Pull each line containing "loose" out of the data and copy it.

Rows from an object dataset:
--- Begin ---
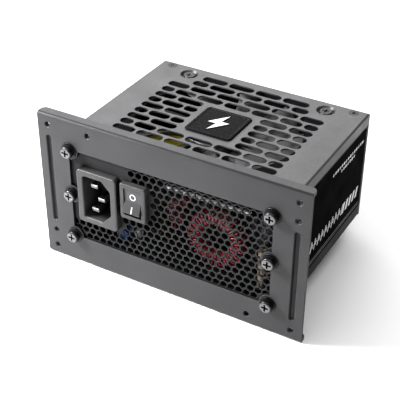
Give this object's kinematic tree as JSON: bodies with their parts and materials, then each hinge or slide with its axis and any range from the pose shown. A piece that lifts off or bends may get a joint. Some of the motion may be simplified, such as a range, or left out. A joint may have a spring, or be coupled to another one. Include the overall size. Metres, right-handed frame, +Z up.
{
  "type": "power supply unit",
  "caption": "Compact PC power supply with top fan, mains inlet, rocker switch and modular sockets, held in a full-size adapter bracket.",
  "frame": {"origin": "centre of the adapter bracket's plate, on its front face", "axes": "front (inlet side) faces -Y, +X to the right seen from the front, +Z up"},
  "size_m": [0.15, 0.1068, 0.086],
  "materials": {
    "bracket_paint": "satin powder coat",
    "case_paint": "satin powder coat",
    "cover_paint": "satin powder coat",
    "black_screw": "black zinc, worn in the recess",
    "black_washer": "black zinc",
    "spring_steel": "dark spring steel",
    "label_black": "matt printed foil",
    "label_rating": "matt printed foil",
    "fan_plastic": "moulded, slight gloss",
    "rotor_plastic": "glossy moulded",
    "bearing_bronze": "sintered",
    "lamination": "stacked sheet",
    "copper_wire": "enamelled",
    "magnet": "sintered ferrite",
    "shaft_steel": "ground",
    "badge_black": "gloss black",
    "emblem_metal": "satin metal inlay",
    "polyester": "white film",
    "inlet_plastic": "fine moulded grain",
    "blade_nickel": "nickel plated",
    "lead_black": "PVC insulation",
    "earth_sleeve": "green and yellow PVC",
    "switch_plastic": "fine moulded grain",
    "rocker_plastic": "smooth moulded",
    "contact_brass": "stamped",
    "board_green": "solder mask",
    "board_blue": "solder mask",
    "standoff_brass": "turned",
    "board_screw_zinc": "zinc plated",
    "insulation_film": "translucent film",
    "x_cap_case": "moulded box",
    "y_cap_blue": "dipped epoxy",
    "film_cap_beige": "dipped epoxy",
    "ferrite_black": "sintered ferrite",
    "core_blue": "epoxy coated ring",
    "red_wire": "red enamel",
    "rectifier_black": "moulded epoxy",
    "can_sleeve": "shrink sleeve",
    "heatsink_black": "extruded and black anodised",
    "transistor_black": "moulded epoxy",
    "tape_yellow": "polyester tape",
    "tape_black": "polyester tape",
    "output_can": "shrink sleeve",
    "socket_plastic": "moulded nylon",
    "pin_tin": "tin plated"
  },
  "bodies": {
    "case": {"adapter_bracket": "bracket_paint", "bracket_screws": "black_screw", "bracket_spring_washers": "spring_steel", "bracket_flat_washers": "black_washer", "base_shell": "case_paint", "front_panel": "case_paint", "rear_panel": "case_paint", "top_cover": "cover_paint", "cover_screws": "black_screw", "side_label_right": "label_black", "side_label_left": "label_black", "rating_label": "label_rating", "fan_frame": "fan_plastic", "fan_screws": "black_screw", "fan_bearing": "bearing_bronze", "fan_stator_core": "lamination", "fan_stator_coils": "copper_wire", "fan_badge": "badge_black", "badge_emblem": "emblem_metal", "air_deflector": "polyester", "fan_lead": "lead_black", "inlet_housing": "inlet_plastic", "inlet_pins": "blade_nickel", "inlet_leads": "lead_black", "earth_lead": "earth_sleeve", "switch_housing": "switch_plastic", "switch_terminals": "contact_brass", "main_board": "board_green", "board_standoffs": "standoff_brass", "board_screws": "board_screw_zinc", "insulation_sheet": "insulation_film", "control_board": "board_green", "x_capacitor": "x_cap_case", "y_capacitors": "y_cap_blue", "film_capacitor": "film_cap_beige", "filter_choke_core": "core_blue", "filter_choke_windings": "copper_wire", "bridge_rectifier": "rectifier_black", "pfc_choke_core": "core_blue", "pfc_choke_winding": "red_wire", "resonant_choke_core": "core_blue", "resonant_choke_winding": "red_wire", "bulk_capacitor": "can_sleeve", "primary_heatsink": "heatsink_black", "power_transistors": "transistor_black", "main_transformer_core": "ferrite_black", "main_transformer_winding": "tape_yellow", "standby_transformer": "tape_black", "secondary_heatsink": "heatsink_black", "output_capacitors": "output_can", "socket_board": "board_blue", "motherboard_sockets": "socket_plastic", "processor_sockets": "socket_plastic", "peripheral_sockets": "socket_plastic", "socket_pins": "pin_tin"},
    "fan": {"fan_rotor": "rotor_plastic", "fan_magnet_ring": "magnet", "fan_shaft": "shaft_steel"},
    "rocker": {"switch_rocker": "rocker_plastic", "switch_contact": "contact_brass"}
  },
  "joints": [
    {"name": "fan_spin", "type": "hinge", "parent": "case", "child": "fan", "pos_m": [0, 0.0515, 0.0235], "axis": [0, 0, 1], "continuous": true},
    {"name": "rocker", "type": "hinge", "parent": "case", "child": "rocker", "pos_m": [-0.0186, 0.0032, 0.0075], "axis": [1, 0, 0], "range_deg": [0, 20]}
  ]
}
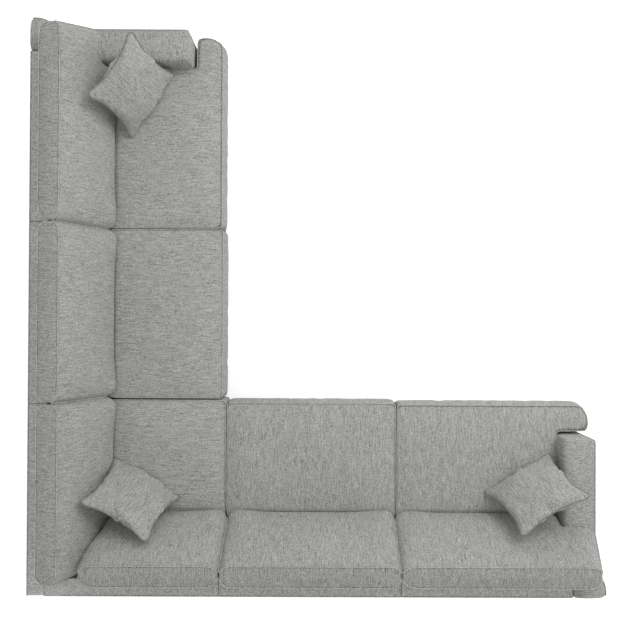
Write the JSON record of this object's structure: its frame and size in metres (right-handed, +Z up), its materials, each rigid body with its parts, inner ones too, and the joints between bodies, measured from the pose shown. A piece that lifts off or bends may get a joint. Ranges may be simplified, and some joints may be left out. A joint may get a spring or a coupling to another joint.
{
  "type": "sectional sofa",
  "caption": "L-shaped modular sectional sofa: corner, armless and armed modules with T-shaped seats, loose back cushions and throw pillows",
  "frame": {"origin": "on the floor, under the middle of the whole sofa's bounding box", "axes": "+Z up; the two backs stand along the -X and -Y sides, so the seats face +X on the left run and +Y on the rear run"},
  "size_m": [2.8862, 2.8862, 0.8816],
  "materials": {
    "grey_fabric": "matte",
    "seat_webbing": "matte",
    "foot_plastic": "matte",
    "connector_steel": "satin"
  },
  "bodies": {
    "corner": {"corner_base_frame": "grey_fabric", "corner_seat_webbing": "seat_webbing", "corner_left_back_frame": "grey_fabric", "corner_rear_back_frame": "grey_fabric", "corner_left_connector_claw": "connector_steel", "corner_right_connector_claw": "connector_steel", "corner_foot_1": "foot_plastic", "corner_foot_2": "foot_plastic", "corner_foot_3": "foot_plastic", "corner_foot_4": "foot_plastic"},
    "armless_left": {"armless_left_base_frame": "grey_fabric", "armless_left_seat_webbing": "seat_webbing", "armless_left_back_frame": "grey_fabric", "armless_left_connector_tongue": "connector_steel", "armless_left_connector_claw": "connector_steel", "armless_left_foot_1": "foot_plastic", "armless_left_foot_2": "foot_plastic", "armless_left_foot_3": "foot_plastic", "armless_left_foot_4": "foot_plastic"},
    "armed_left": {"armed_left_base_frame": "grey_fabric", "armed_left_seat_webbing": "seat_webbing", "armed_left_back_frame": "grey_fabric", "armed_left_arm": "grey_fabric", "armed_left_connector_tongue": "connector_steel", "armed_left_foot_1": "foot_plastic", "armed_left_foot_2": "foot_plastic", "armed_left_foot_3": "foot_plastic", "armed_left_foot_4": "foot_plastic"},
    "armless_right": {"armless_right_base_frame": "grey_fabric", "armless_right_seat_webbing": "seat_webbing", "armless_right_back_frame": "grey_fabric", "armless_right_connector_tongue": "connector_steel", "armless_right_connector_claw": "connector_steel", "armless_right_foot_1": "foot_plastic", "armless_right_foot_2": "foot_plastic", "armless_right_foot_3": "foot_plastic", "armless_right_foot_4": "foot_plastic"},
    "armed_right": {"armed_right_base_frame": "grey_fabric", "armed_right_seat_webbing": "seat_webbing", "armed_right_back_frame": "grey_fabric", "armed_right_arm": "grey_fabric", "armed_right_connector_tongue": "connector_steel", "armed_right_foot_1": "foot_plastic", "armed_right_foot_2": "foot_plastic", "armed_right_foot_3": "foot_plastic", "armed_right_foot_4": "foot_plastic"},
    "corner_seat": {"corner_seat_cushion": "grey_fabric"},
    "corner_left_back": {"corner_left_back_cushion": "grey_fabric"},
    "corner_rear_back": {"corner_rear_back_cushion": "grey_fabric"},
    "corner_pillow": {"throw_pillow_corner": "grey_fabric"},
    "armless_left_seat": {"armless_left_seat_cushion": "grey_fabric"},
    "armless_left_back": {"armless_left_back_cushion": "grey_fabric"},
    "armed_left_seat": {"armed_left_seat_cushion": "grey_fabric"},
    "armed_left_back": {"armed_left_back_cushion": "grey_fabric"},
    "left_pillow": {"throw_pillow_left": "grey_fabric"},
    "armless_right_seat": {"armless_right_seat_cushion": "grey_fabric"},
    "armless_right_back": {"armless_right_back_cushion": "grey_fabric"},
    "armed_right_seat": {"armed_right_seat_cushion": "grey_fabric"},
    "armed_right_back": {"armed_right_back_cushion": "grey_fabric"},
    "right_pillow": {"throw_pillow_right": "grey_fabric"}
  },
  "joints": [
    {"name": "armless_left_unhook", "type": "slide", "parent": "corner", "child": "armless_left", "axis": [0, 1, 0], "range_m": [0, 0.3]},
    {"name": "armed_left_unhook", "type": "slide", "parent": "armless_left", "child": "armed_left", "axis": [0, 1, 0], "range_m": [0, 0.3]},
    {"name": "armless_right_unhook", "type": "slide", "parent": "corner", "child": "armless_right", "axis": [1, 0, 0], "range_m": [0, 0.3]},
    {"name": "armed_right_unhook", "type": "slide", "parent": "armless_right", "child": "armed_right", "axis": [1, 0, 0], "range_m": [0, 0.3]},
    {"name": "corner_seat_lift", "type": "slide", "parent": "corner", "child": "corner_seat", "axis": [0, 0, 1], "range_m": [0, 0.31]},
    {"name": "corner_left_back_lift", "type": "slide", "parent": "corner_seat", "child": "corner_left_back", "axis": [0, 0, 1], "range_m": [0, 0.3]},
    {"name": "corner_rear_back_lift", "type": "slide", "parent": "corner_left_back", "child": "corner_rear_back", "axis": [0, 0, 1], "range_m": [0, 0.3]},
    {"name": "corner_pillow_lift", "type": "slide", "parent": "corner_rear_back", "child": "corner_pillow", "axis": [0, 0, 1], "range_m": [0, 0.4]},
    {"name": "armless_left_seat_lift", "type": "slide", "parent": "armless_left", "child": "armless_left_seat", "axis": [0, 0, 1], "range_m": [0, 0.31]},
    {"name": "armless_left_back_lift", "type": "slide", "parent": "armless_left_seat", "child": "armless_left_back", "axis": [0, 0, 1], "range_m": [0, 0.3]},
    {"name": "armed_left_seat_lift", "type": "slide", "parent": "armed_left", "child": "armed_left_seat", "axis": [0, 0, 1], "range_m": [0, 0.31]},
    {"name": "armed_left_back_lift", "type": "slide", "parent": "armed_left_seat", "child": "armed_left_back", "axis": [0, 0, 1], "range_m": [0, 0.3]},
    {"name": "left_pillow_lift", "type": "slide", "parent": "armed_left_back", "child": "left_pillow", "axis": [0, 0, 1], "range_m": [0, 0.4]},
    {"name": "armless_right_seat_lift", "type": "slide", "parent": "armless_right", "child": "armless_right_seat", "axis": [0, 0, 1], "range_m": [0, 0.31]},
    {"name": "armless_right_back_lift", "type": "slide", "parent": "armless_right_seat", "child": "armless_right_back", "axis": [0, 0, 1], "range_m": [0, 0.3]},
    {"name": "armed_right_seat_lift", "type": "slide", "parent": "armed_right", "child": "armed_right_seat", "axis": [0, 0, 1], "range_m": [0, 0.31]},
    {"name": "armed_right_back_lift", "type": "slide", "parent": "armed_right_seat", "child": "armed_right_back", "axis": [0, 0, 1], "range_m": [0, 0.3]},
    {"name": "right_pillow_lift", "type": "slide", "parent": "armed_right_back", "child": "right_pillow", "axis": [0, 0, 1], "range_m": [0, 0.4]}
  ]
}
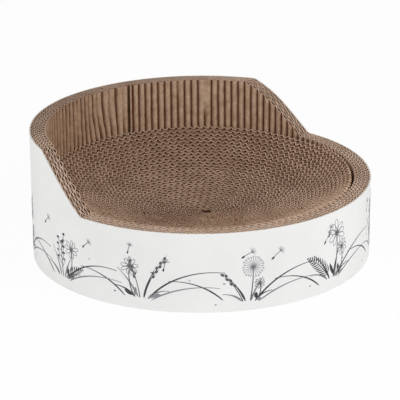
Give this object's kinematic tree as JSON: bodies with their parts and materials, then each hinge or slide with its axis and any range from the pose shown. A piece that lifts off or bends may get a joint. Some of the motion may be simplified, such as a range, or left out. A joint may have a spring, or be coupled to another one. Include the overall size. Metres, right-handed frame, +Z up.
{
  "type": "cardboard cat scratcher",
  "caption": "Round cardboard cat scratcher bed: printed ring wall of wound corrugated board, tall at the back and low in front, round a lift-out dished seat wound from board strips.",
  "frame": {"origin": "middle of the bed's underside, on the floor that it stands on", "axes": "+Z up, -Y towards the low front of the wall, +X to the right of someone who stands in front of it and looks at the back wall"},
  "size_m": [0.42, 0.42, 0.16],
  "materials": {
    "printed_wrap": "white-lined board, matt, printed in black and grey",
    "wall_board": "brown single-wall corrugated board with raw cut edges",
    "lining": "brown fluting paper that stands open to the inside",
    "base": "brown corrugated board, flat and matt",
    "seat": "brown single-wall corrugated board wound on edge, with raw cut edges"
  },
  "bodies": {
    "wall_ring": {"printed_wrap": "printed_wrap", "wall_board_outer": "wall_board", "wall_board_second": "wall_board", "wall_board_third": "wall_board", "fluted_lining": "lining", "base_board": "base"},
    "seat": {"seat_strip_1": "seat", "seat_strip_2": "seat", "seat_strip_3": "seat", "seat_strip_4": "seat", "seat_strip_5": "seat", "seat_strip_6": "seat", "seat_strip_7": "seat", "seat_strip_8": "seat", "seat_strip_9": "seat"}
  },
  "joints": [
    {"name": "seat_lift", "type": "slide", "parent": "wall_ring", "child": "seat", "axis": [0, 0, 1], "range_m": [0, 0.165]}
  ]
}
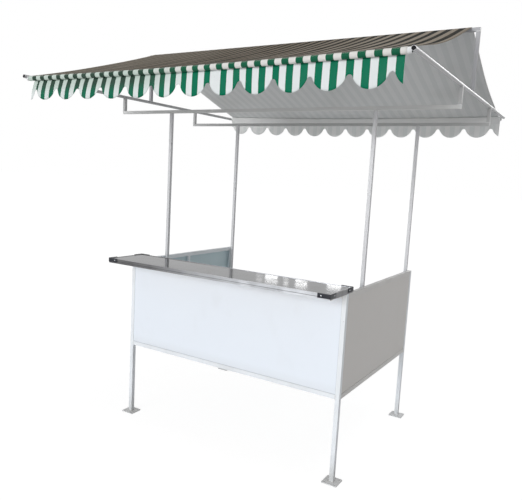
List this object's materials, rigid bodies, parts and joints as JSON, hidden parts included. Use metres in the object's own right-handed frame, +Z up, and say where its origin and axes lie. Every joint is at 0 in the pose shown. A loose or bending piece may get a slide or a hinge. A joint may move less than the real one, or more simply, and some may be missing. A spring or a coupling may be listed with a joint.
{
  "type": "market stall",
  "caption": "Steel tube market stall: framed skirt sheets on three sides, a narrow metal-topped counter in front and a striped gable canopy with scalloped valances.",
  "frame": {"origin": "on the floor, at the middle of the booth and of the canopy", "axes": "+Z up, +X to the right along the counter as a customer sees it, -Y towards the customer"},
  "size_m": [2.3664, 2.1954, 2.5018],
  "materials": {
    "white_tube": "white gloss paint",
    "panel_sheet": "pale blue-white gloss paint",
    "counter_board": "bare board, hidden",
    "counter_metal": "polished sheet",
    "counter_trim": "mill finish",
    "black_plastic": "satin black",
    "striped_fabric": "green and white striped coated fabric"
  },
  "bodies": {
    "root": {"front_left_leg": "white_tube", "front_right_leg": "white_tube", "back_left_leg": "white_tube", "back_right_leg": "white_tube", "foot_plates": "white_tube", "front_top_rail": "white_tube", "front_bottom_rail": "white_tube", "front_stile": "white_tube", "left_top_rail": "white_tube", "left_bottom_rail": "white_tube", "left_stile": "white_tube", "right_top_rail": "white_tube", "right_bottom_rail": "white_tube", "right_stile": "white_tube", "front_panel": "panel_sheet", "left_panel": "panel_sheet", "right_panel": "panel_sheet", "counter_board": "counter_board", "counter_sheet": "counter_metal", "counter_front_trim": "counter_trim", "counter_back_trim": "counter_trim", "counter_left_trim": "counter_trim", "counter_right_trim": "counter_trim", "counter_corner_guards": "black_plastic", "end_plugs": "black_plastic", "counter_arms": "white_tube", "front_left_post": "white_tube", "front_right_post": "white_tube", "back_left_post": "white_tube", "back_right_post": "white_tube", "front_beam": "white_tube", "back_beam": "white_tube", "front_risers": "white_tube", "back_risers": "white_tube", "left_end_rail": "white_tube", "right_end_rail": "white_tube", "left_king_post": "white_tube", "right_king_post": "white_tube", "ridge_bar": "white_tube", "front_bar": "white_tube", "back_bar": "white_tube", "front_cover": "striped_fabric", "back_cover": "striped_fabric", "front_valance": "striped_fabric", "back_valance": "striped_fabric"}
  },
  "joints": []
}
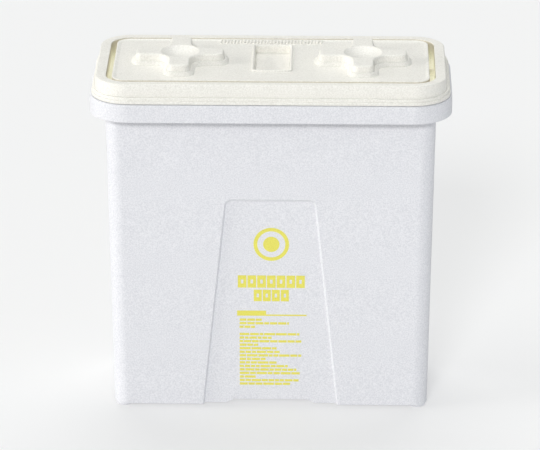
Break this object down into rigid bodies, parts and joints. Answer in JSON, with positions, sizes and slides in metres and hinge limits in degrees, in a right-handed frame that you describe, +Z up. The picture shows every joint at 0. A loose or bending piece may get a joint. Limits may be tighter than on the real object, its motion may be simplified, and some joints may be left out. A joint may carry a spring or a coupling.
{
  "type": "medical waste pail",
  "caption": "Narrow rectangular plastic waste pail with a hanging rim, sunk label panel, corner feet and a press-fit lid with clover-shaped raised bosses.",
  "frame": {"origin": "on the floor under the middle of the pail, at the level of the feet", "axes": "+Z up, +X to the right as seen from the front, -Y towards the front with the printed panel"},
  "size_m": [0.415, 0.193, 0.4175],
  "materials": {
    "pail_plastic": "cool white polypropylene with a fine sandblasted grain",
    "lid_plastic": "warm ivory polypropylene with a fine satin grain",
    "seal_foam": "soft grey foam rubber",
    "print_ink": "thin yellow screen print"
  },
  "bodies": {
    "pail": {"pail_body": "pail_plastic"},
    "lid": {"lid_cover": "lid_plastic", "lid_seal": "seal_foam"}
  },
  "joints": [
    {"name": "lid_lift", "type": "slide", "parent": "pail", "child": "lid", "axis": [0, 0, 1], "range_m": [0, 0.2]}
  ]
}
--- End ---
Full answer:
  "caption": "L-shaped modular sectional sofa: corner, armless and armed modules with T-shaped seats, loose back cushions and throw pillows",
List this object's materials, rigid bodies, parts and joints as JSON, hidden parts included. Use metres in the object's own right-handed frame, +Z up, and say where its origin and axes lie. Every joint is at 0 in the pose shown. A loose or bending piece may get a slide or a hinge. A joint may move less than the real one, or more simply, and some may be missing. A spring or a coupling may be listed with a joint.
Break this object down into rigid bodies, parts and joints. Answer in JSON, with positions, sizes and slides in metres and hinge limits in degrees, in a right-handed frame that you describe, +Z up. The picture shows every joint at 0. A loose or bending piece may get a joint. Limits may be tighter than on the real object, its motion may be simplified, and some joints may be left out. A joint may carry a spring or a coupling.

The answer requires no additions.